## Start
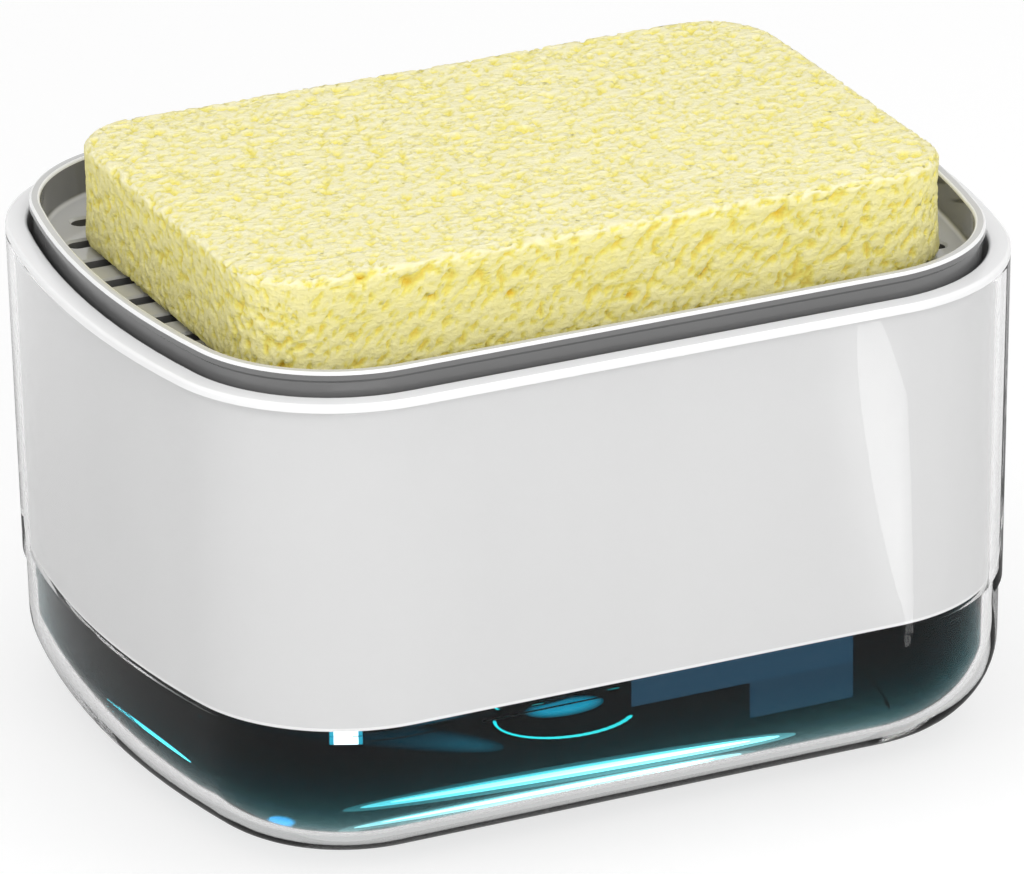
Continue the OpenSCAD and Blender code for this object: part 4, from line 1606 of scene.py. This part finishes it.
@dataclass
class Studio:
    """Floor, light and camera, set as the photograph was taken."""

    image_width: int = 1024
    azimuth: float = -24.7
    elevation: float = 22.7
    roll: float = -0.81
    distance: float = 1.348
    focal_pixels: float = 9312.0
    shift_left: float = 3.4
    shift_down: float = 22.9
    target_z: float = 36.5 * MM
    sensor: float = 36.0
    ambient: float = 0.55
    floor_white: float = 0.66
    floor_size: float = 8.0
    floor_z: float = -0.1 * MM
    # Painted shade: in reflections the floor is dimmed near the caddy, over this reach and between these
    # values.
    reflection_shade_reach: tuple[float, float] = (0.1, 0.24)
    reflection_shade_values: tuple[float, float] = (0.28, 1.0)

    def build(self) -> None:
        """Sets the whole studio up."""
        self.add_world()
        self.add_floor()
        target = Vector((0, 0, self.target_z))
        for softbox in SOFTBOXES:
            softbox.light(target)
        for strip in STRIPS:
            strip.light()
        self.add_camera(target)

    def add_world(self) -> None:
        """Makes a white world that lights softly and shows white to the camera, metal and glass."""
        world = bpy.data.worlds.new("studio")
        bpy.context.scene.world = world
        nodes = Nodes(world, "World")
        soft = nodes.add("ShaderNodeBackground", Strength=self.ambient).outputs["Background"]
        white = nodes.add("ShaderNodeBackground").outputs["Background"]
        nodes.surface(nodes.mix(nodes.seen_rays(), soft, white))

    def add_floor(self) -> None:
        """Lays the pale floor, which keeps a soft shadow and, in reflections, shows a painted shade that
        makes it dimmer near the caddy.
        """
        deselect_all()
        bpy.ops.mesh.primitive_plane_add(size=self.floor_size, location=(0, 0, self.floor_z))
        floor = bpy.context.object
        floor.name = "floor"
        nodes = Nodes.of_new("pale_floor")
        matte = nodes.add("ShaderNodeBsdfDiffuse", Color=(0.4, 0.4, 0.4, 1))
        bounce = nodes.add("ShaderNodeBsdfDiffuse", Color=(0.8, 0.8, 0.8, 1))
        glow = nodes.add("ShaderNodeEmission", Strength=self.floor_white)
        lit = nodes.add("ShaderNodeAddShader")
        nodes.link(matte.outputs["BSDF"], lit.inputs[0])
        nodes.link(glow.outputs["Emission"], lit.inputs[1])
        mirrored = nodes.add("ShaderNodeEmission")
        nodes.link(self.mirrored_floor(nodes), mirrored.inputs["Strength"])
        path = nodes.add("ShaderNodeLightPath")
        reflected = nodes.add("ShaderNodeMath", operation="SUBTRACT", use_clamp=True)
        nodes.link(path.outputs["Is Glossy Ray"], reflected.inputs[0])
        nodes.link(path.outputs["Is Transmission Ray"], reflected.inputs[1])
        seen = nodes.mix(nodes.seen_rays(), bounce.outputs["BSDF"], lit.outputs["Shader"])
        nodes.surface(nodes.mix(reflected.outputs[0], seen, mirrored.outputs["Emission"]))
        floor.data.materials.append(nodes.owner)

    def mirrored_floor(self, nodes: Nodes) -> Socket:
        """Gives the floor's brightness in reflections: a painted shade, dim near the caddy and white further
        away.

        Args:
            nodes: The floor's material.

        Returns:
            The brightness.
        """
        away = nodes.add("ShaderNodeVectorMath", operation="LENGTH")
        nodes.link(nodes.place(), away.inputs[0])
        return nodes.map_range(away.outputs["Value"], self.reflection_shade_reach, self.reflection_shade_values)

    def add_camera(self, target: Vector) -> None:
        """Sets the camera at the photograph's viewing angle.

        Args:
            target: The point that it looks at.
        """
        back = direction(self.azimuth, self.elevation)
        right = (-back).cross(Vector(UP)).normalized()
        up = right.cross(-back)
        turn = math.radians(self.roll)
        across = right * math.cos(turn) + up * math.sin(turn)
        upward = up * math.cos(turn) - right * math.sin(turn)
        lens = bpy.data.cameras.new("camera")
        lens.sensor_width = self.sensor
        lens.lens = self.focal_pixels / self.image_width * self.sensor
        lens.shift_x = self.shift_left / self.image_width
        lens.shift_y = self.shift_down / self.image_width
        lens.clip_start, lens.clip_end = 0.1, 20
        camera = bpy.data.objects.new("camera", lens)
        turned = Matrix((across, upward, back)).transposed().to_4x4()
        camera.matrix_world = Matrix.Translation(target + back * self.distance) @ turned
        bpy.context.scene.collection.objects.link(camera)
        bpy.context.scene.camera = camera


def main() -> None:
    """Builds the caddy and the studio."""
    logging.basicConfig(level=logging.INFO, format="%(name)s: %(message)s")
    Caddy(Finishes()).build()
    Studio().build()
    bpy.context.scene.view_settings.view_transform = "Standard"


if __name__ == "__main__":
    main()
## End
**Your instructions:**
Write down again the exact lines running from the beginning of the data to the line containing "and camera, set", with both ends included.

**Full answer:**
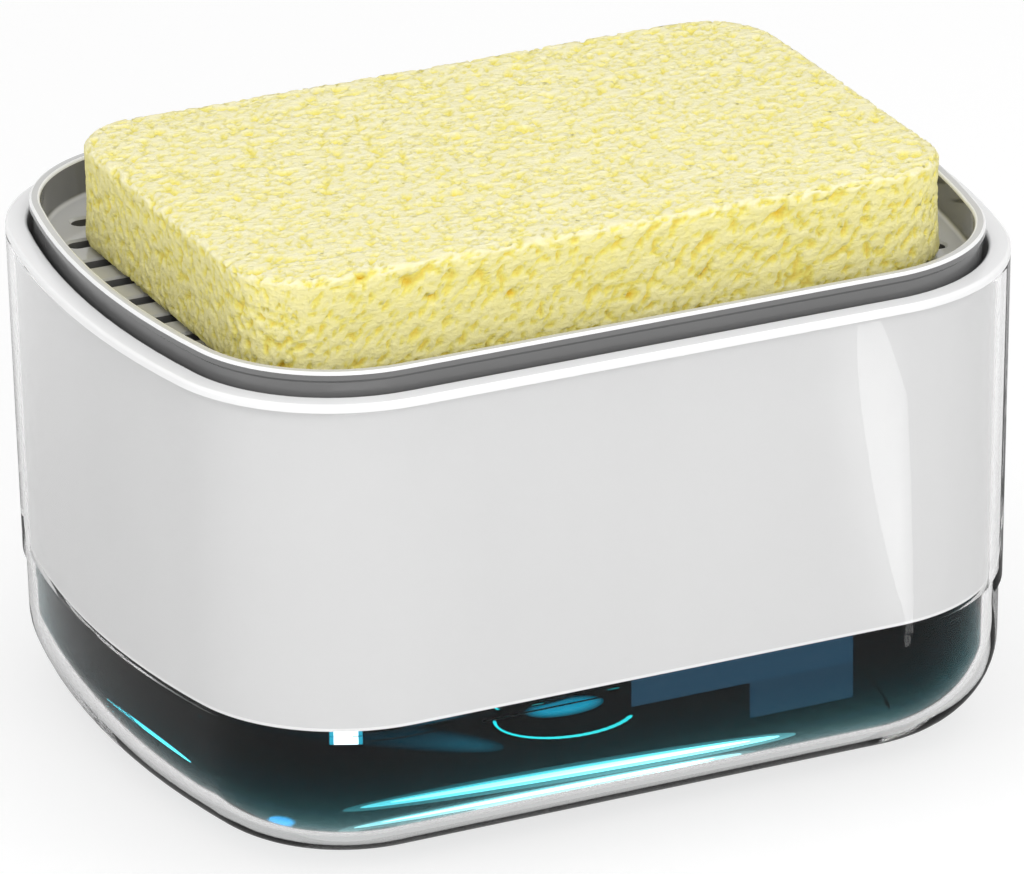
Continue the OpenSCAD and Blender code for this object: part 4, from line 1606 of scene.py. This part finishes it.
@dataclass
class Studio:
    """Floor, light and camera, set as the photograph was taken."""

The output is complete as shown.